Durch sein kompaktes Buch macht Bauer ein wichtiges Thema zudem allen Interessierten zugänglich. Es ist unerlässlich, dem Narrativ des islamischen Mittelalters, welches in Analysen und Diskussionen inflationär verwendet wird, wissenschaftlich entgegenzutreten. Das Buch zeigt auf, warum es unsinnig ist, moderne Phänomene wie den Salafismus als eine Ideologie zu beschreiben, die zurück ins Mittelalter möchte. Zudem rüttelt es am Weltbild, welches Europa von Westasien und Nordafrika trennt und Europa als alleinigen Erben der Antike darstellt.
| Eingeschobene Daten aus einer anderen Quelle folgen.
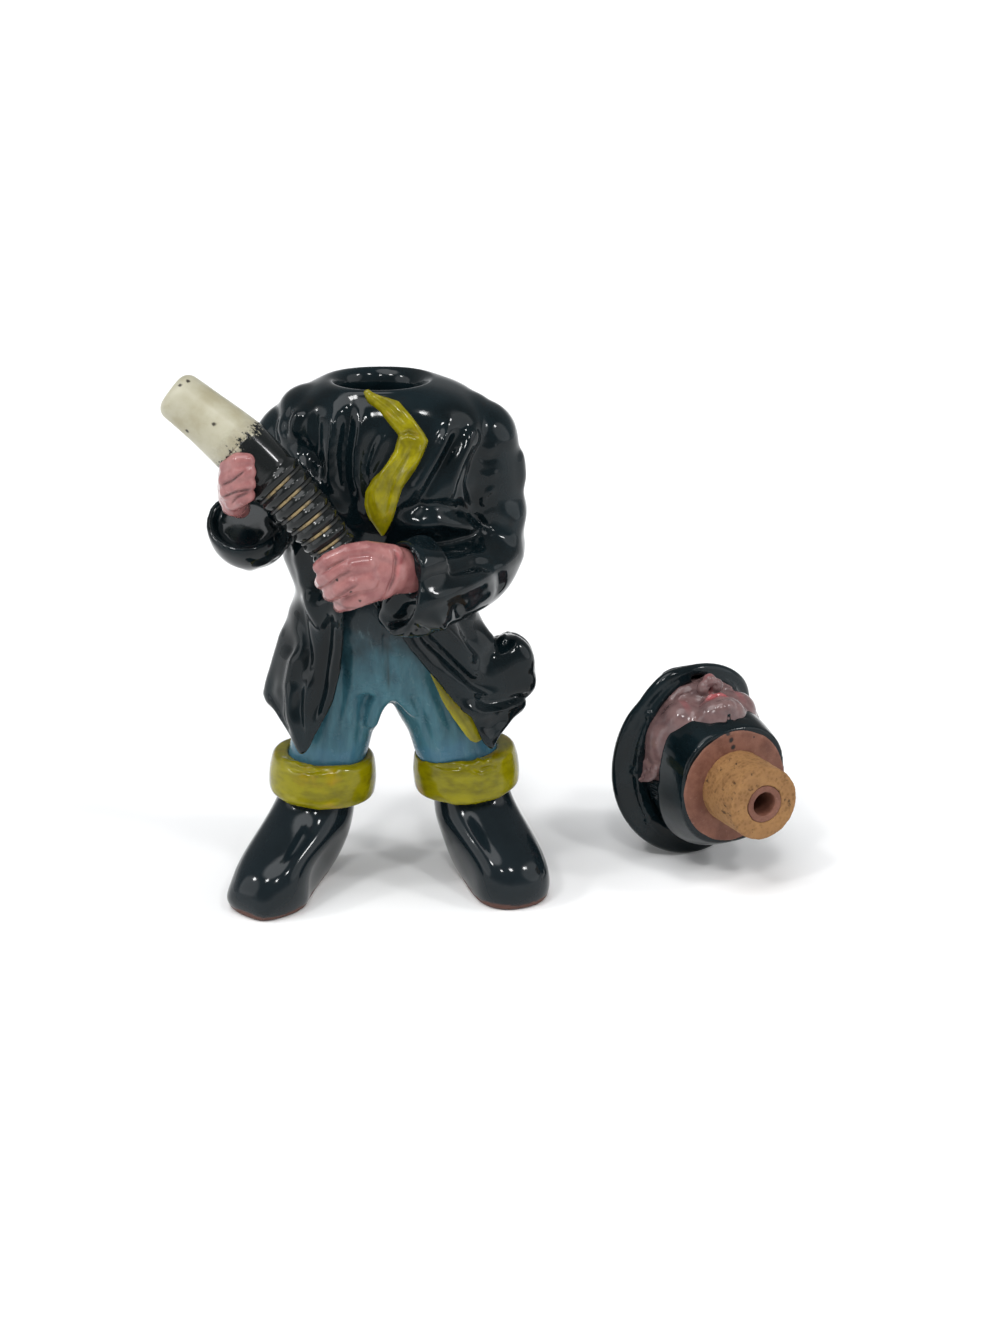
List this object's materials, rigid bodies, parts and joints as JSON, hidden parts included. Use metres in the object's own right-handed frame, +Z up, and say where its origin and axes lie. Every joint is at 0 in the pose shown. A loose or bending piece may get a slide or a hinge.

An dieser Stelle sei nur angemerkt, dass Leser*innen, die der wissenschaftlichen Umschrift des Arabischen nicht mächtig sind, beim Lesen des Buches an manchen Stellen Schwierigkeiten mit der Aussprache eines Wortes haben können. Für diesen Fall stellt Bauer allerdings eine Tabelle am Ende des Buches bereit. Für solche, die der Umschrift mächtig sind, ist es jedoch ein Genuss, sie in einem populärwissenschaftlichen Werk zu lesen. Es wäre wünschenswert, wenn sich noch mehr Wissenschaftler*innen der Herausforderung stellen würden, ihre Arbeit einem breiten Publikum zugänglich zu machen.

Andi hat im Bachelor Islamischer Orient und im Master Islamwissenschaft in Bamberg studiert. Auslandsaufenthalte im Jemen, in Iran, Ägypten und Tadschikistan. Seit Oktober 2018 promoviert er an  der BGSMCS in Berlin zur Nacktheit im Islam. Bei dis:orient ist er seit 2017 aktiv. Interessensschwerpunkte sind Korankommentare, der Körper im...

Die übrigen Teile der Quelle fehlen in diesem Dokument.